RECORDED DATA:
+ + +

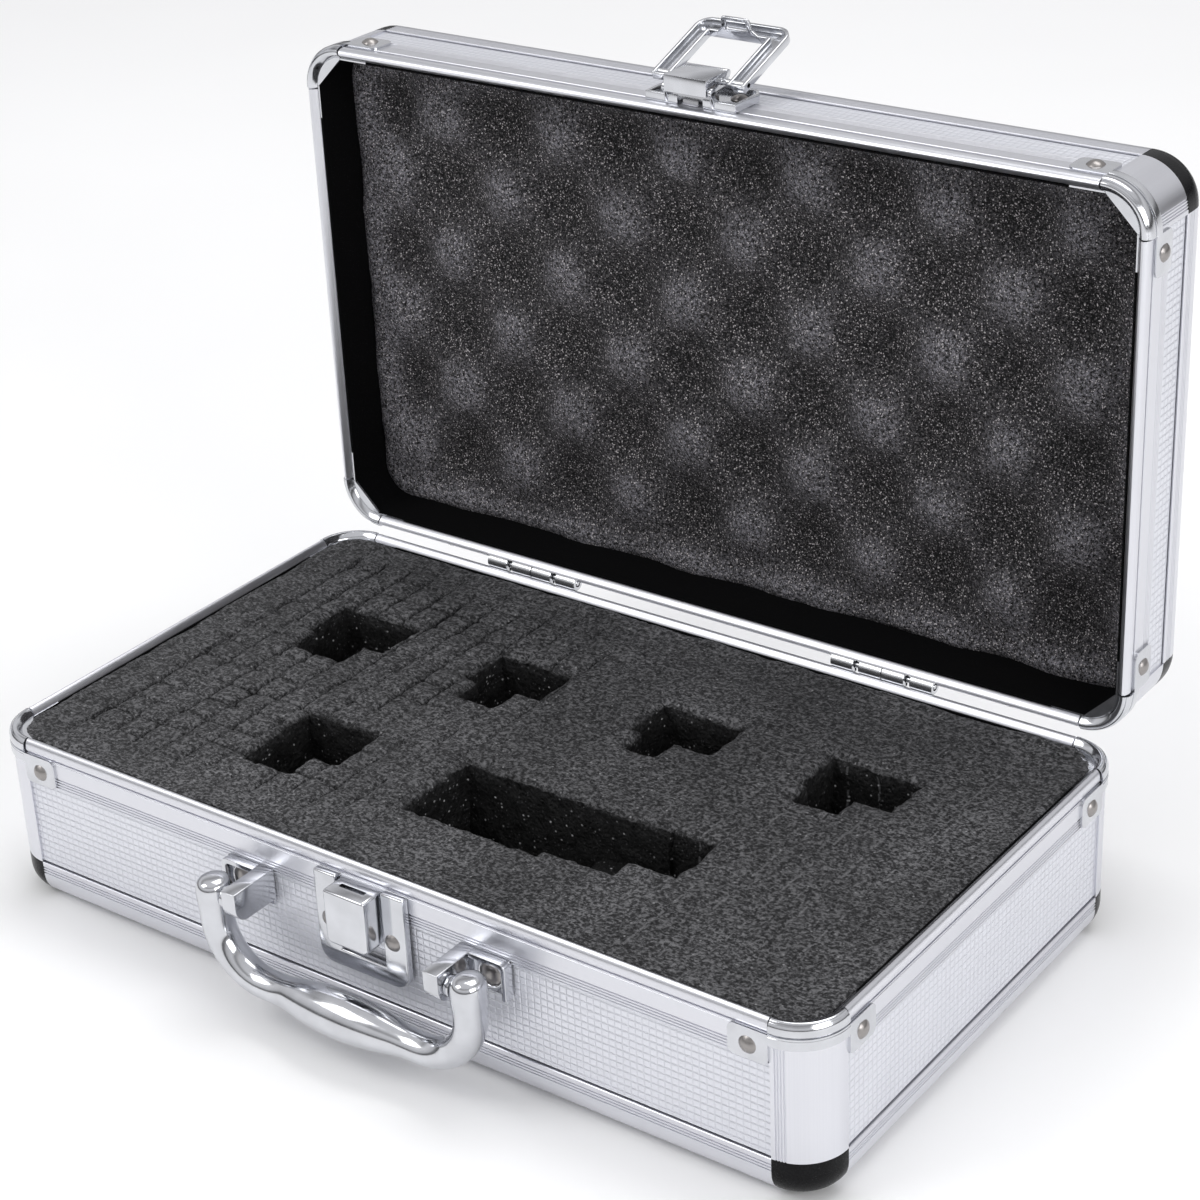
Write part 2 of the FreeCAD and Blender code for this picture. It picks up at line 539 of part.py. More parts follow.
pin_hole = [cylinder((low, PIVOT_Y, "handle_up"), "handle_pin + hinge_play", "arm_at - cheek_in - 4.5", "+x")
            for low in ("cheek_in + 5.5", "-(arm_at + 1)")]
node("handle_grip", cut(fuse(*handle_parts), *pin_hole))


def bracket(side):
    """A riveted base plate, and the cheek inside the arm that holds the pin."""
    def span(near, far):
        return (near, far) if side == "" else (f"-({far})", f"-({near})")
    plate_x, cheek_x = span("cheek_in", "bracket_end"), span("cheek_in", "cheek_in + cheek_thick")
    foot = box((plate_x[0], f"{FRONT} - bracket_thick", "bracket_low"), (plate_x[1], FRONT, "cheek_high"))
    cheek = box((cheek_x[0], f"{FRONT} - cheek_out", "cheek_low"), (cheek_x[1], FRONT, "cheek_high"))
    nose, middle = -size("case_depth") / 2 - size("cheek_out"), (size("cheek_low") + size("cheek_high")) / 2
    cheek = fillet(cheek, size("cheek_round"), lambda p, e: p.y < nose + 0.01 and p.z < middle
                   and abs(e.Vertexes[0].X - e.Vertexes[-1].X) > 1)
    cheek = fillet(cheek, size("cheek_edge"), lambda p, e: p.y < nose + 0.01 and p.z > middle
                   and abs(e.Vertexes[0].X - e.Vertexes[-1].X) > 1)
    bore = cylinder((cheek_x[0], PIVOT_Y, "handle_up"), "handle_pin", "cheek_thick", "+x")
    return cut(fuse(foot, cheek), bore)


node("handle_bracket_left", bracket("-"))
node("handle_bracket_right", bracket(""))
handle_pins = [cylinder((low, PIVOT_Y, "handle_up"), "handle_pin", "arm_at - cheek_in + 0.4", "+x")
               for low in ("cheek_in", "-(arm_at + 0.4)")]
node("handle_pins", group(*handle_pins))
bracket_rivets = [rivet((f"{side}bracket_rivet_at", f"{FRONT} - bracket_thick", "handle_up - 1"), "-y")
                  for side in ("", "-")]
node("handle_bracket_rivets", group(*bracket_rivets))

# ---------------------------------------------------------------- check and export
doc.recompute()
failed = [o.Name for o in doc.Objects if "Invalid" in o.State or "Error" in o.State]
if failed:
    raise SystemExit(f"these objects failed: {failed}")
for name, obj in nodes.items():
    shape = obj.Shape
    if shape.isNull() or not shape.isValid() or not shape.Solids:
        raise SystemExit(f"{name} has no valid solid")

os.makedirs("parts", exist_ok=True)
for name, obj in nodes.items():
    obj.Shape.exportStep(f"parts/{name}.step")
    print(f"{name}: {len(obj.Shape.Solids)} solids, {sum(s.Volume for s in obj.Shape.Solids):.0f} mm3")
print(len(nodes), "nodes")
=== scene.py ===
import functools
import math

import bmesh
import bpy
from mathutils import Matrix, Vector, noise


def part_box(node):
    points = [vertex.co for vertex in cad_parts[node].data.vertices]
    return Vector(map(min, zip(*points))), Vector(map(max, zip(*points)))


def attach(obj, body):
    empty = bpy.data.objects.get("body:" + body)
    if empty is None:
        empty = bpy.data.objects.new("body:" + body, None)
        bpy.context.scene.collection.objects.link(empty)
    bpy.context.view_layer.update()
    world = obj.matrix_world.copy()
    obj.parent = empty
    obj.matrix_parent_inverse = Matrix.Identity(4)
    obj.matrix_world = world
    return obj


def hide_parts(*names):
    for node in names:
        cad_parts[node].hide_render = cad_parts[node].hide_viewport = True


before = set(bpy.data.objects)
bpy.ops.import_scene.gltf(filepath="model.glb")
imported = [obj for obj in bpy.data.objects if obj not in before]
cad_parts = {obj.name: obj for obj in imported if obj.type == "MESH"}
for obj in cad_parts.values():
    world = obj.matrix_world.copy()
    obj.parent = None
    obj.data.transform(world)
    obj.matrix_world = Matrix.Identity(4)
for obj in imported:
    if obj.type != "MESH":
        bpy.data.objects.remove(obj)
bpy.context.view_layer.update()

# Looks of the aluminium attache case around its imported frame. All lengths are in millimetres until a piece is
# finished; a tray's own frame stands on its floor, with its rim at the top, as in the CAD source.


@functools.cache
def box(node):
    """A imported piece's lowest and highest corners in millimetres."""
    return [corner * 1000 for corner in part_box(node)]


def low(node):
    return box(node)[0]


def high(node):
    return box(node)[1]


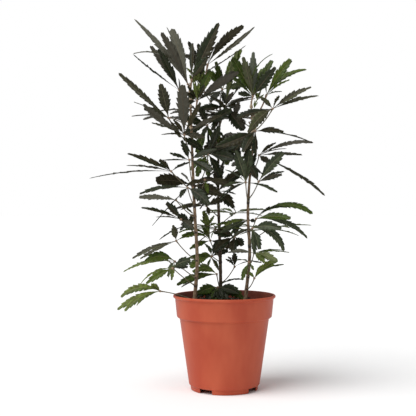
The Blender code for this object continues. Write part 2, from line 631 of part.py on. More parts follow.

+ + +

GOAL OF THE EXERCISE: Return exactly the lines that run from the top of the listing above to the line containing "return cut(fuse(foot, cheek), bore)", please, keeping both end lines and leaving out everything else.

REPLY:
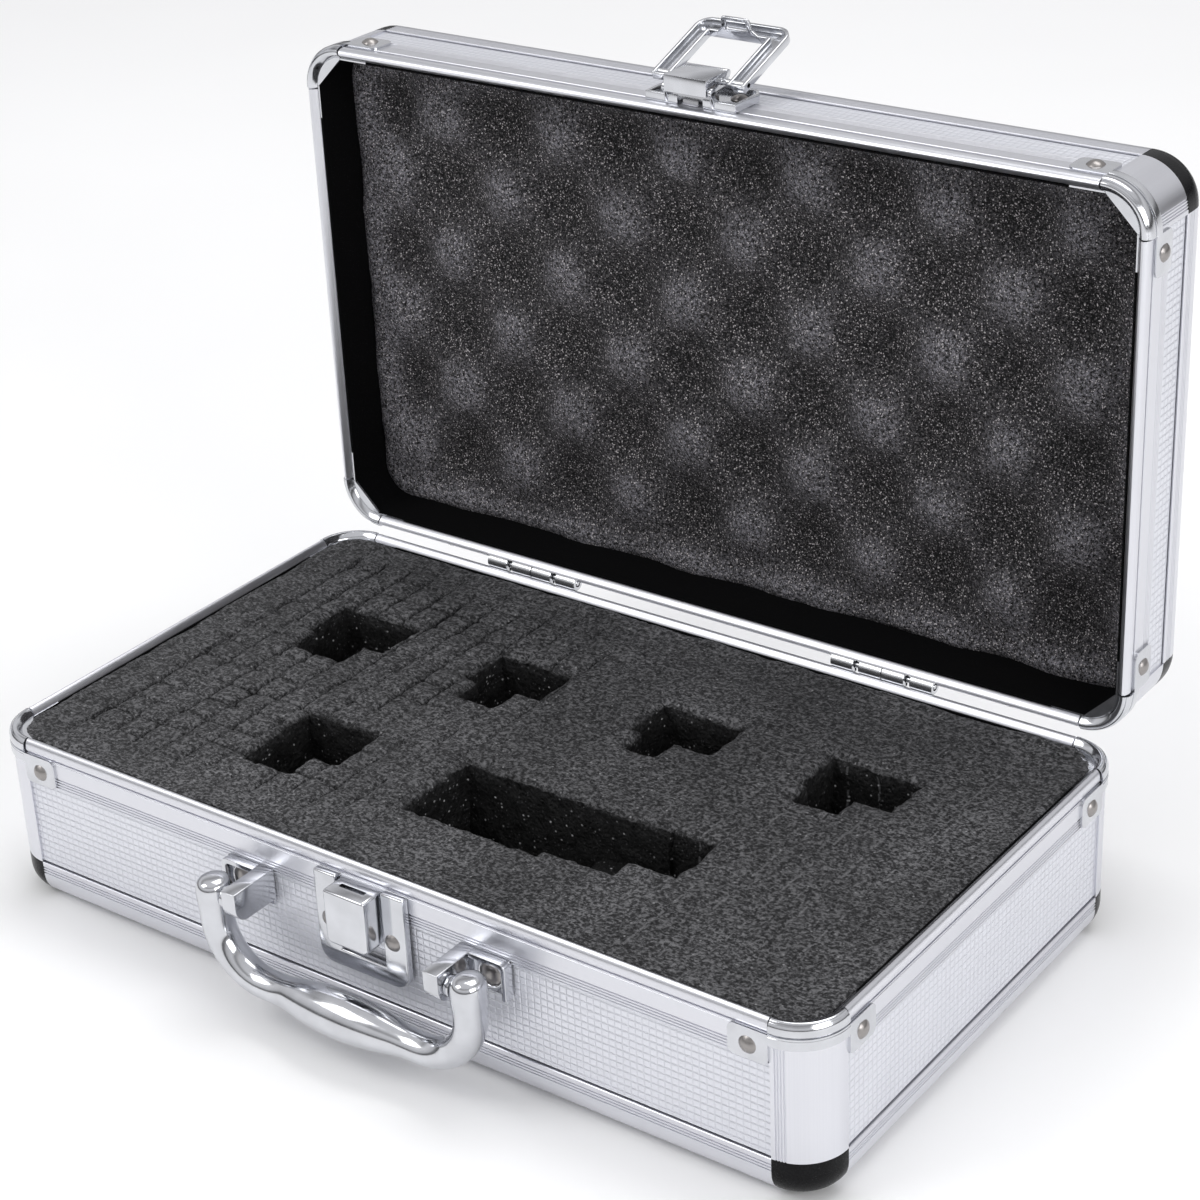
Write part 2 of the FreeCAD and Blender code for this picture. It picks up at line 539 of part.py. More parts follow.
pin_hole = [cylinder((low, PIVOT_Y, "handle_up"), "handle_pin + hinge_play", "arm_at - cheek_in - 4.5", "+x")
            for low in ("cheek_in + 5.5", "-(arm_at + 1)")]
node("handle_grip", cut(fuse(*handle_parts), *pin_hole))


def bracket(side):
    """A riveted base plate, and the cheek inside the arm that holds the pin."""
    def span(near, far):
        return (near, far) if side == "" else (f"-({far})", f"-({near})")
    plate_x, cheek_x = span("cheek_in", "bracket_end"), span("cheek_in", "cheek_in + cheek_thick")
    foot = box((plate_x[0], f"{FRONT} - bracket_thick", "bracket_low"), (plate_x[1], FRONT, "cheek_high"))
    cheek = box((cheek_x[0], f"{FRONT} - cheek_out", "cheek_low"), (cheek_x[1], FRONT, "cheek_high"))
    nose, middle = -size("case_depth") / 2 - size("cheek_out"), (size("cheek_low") + size("cheek_high")) / 2
    cheek = fillet(cheek, size("cheek_round"), lambda p, e: p.y < nose + 0.01 and p.z < middle
                   and abs(e.Vertexes[0].X - e.Vertexes[-1].X) > 1)
    cheek = fillet(cheek, size("cheek_edge"), lambda p, e: p.y < nose + 0.01 and p.z > middle
                   and abs(e.Vertexes[0].X - e.Vertexes[-1].X) > 1)
    bore = cylinder((cheek_x[0], PIVOT_Y, "handle_up"), "handle_pin", "cheek_thick", "+x")
    return cut(fuse(foot, cheek), bore)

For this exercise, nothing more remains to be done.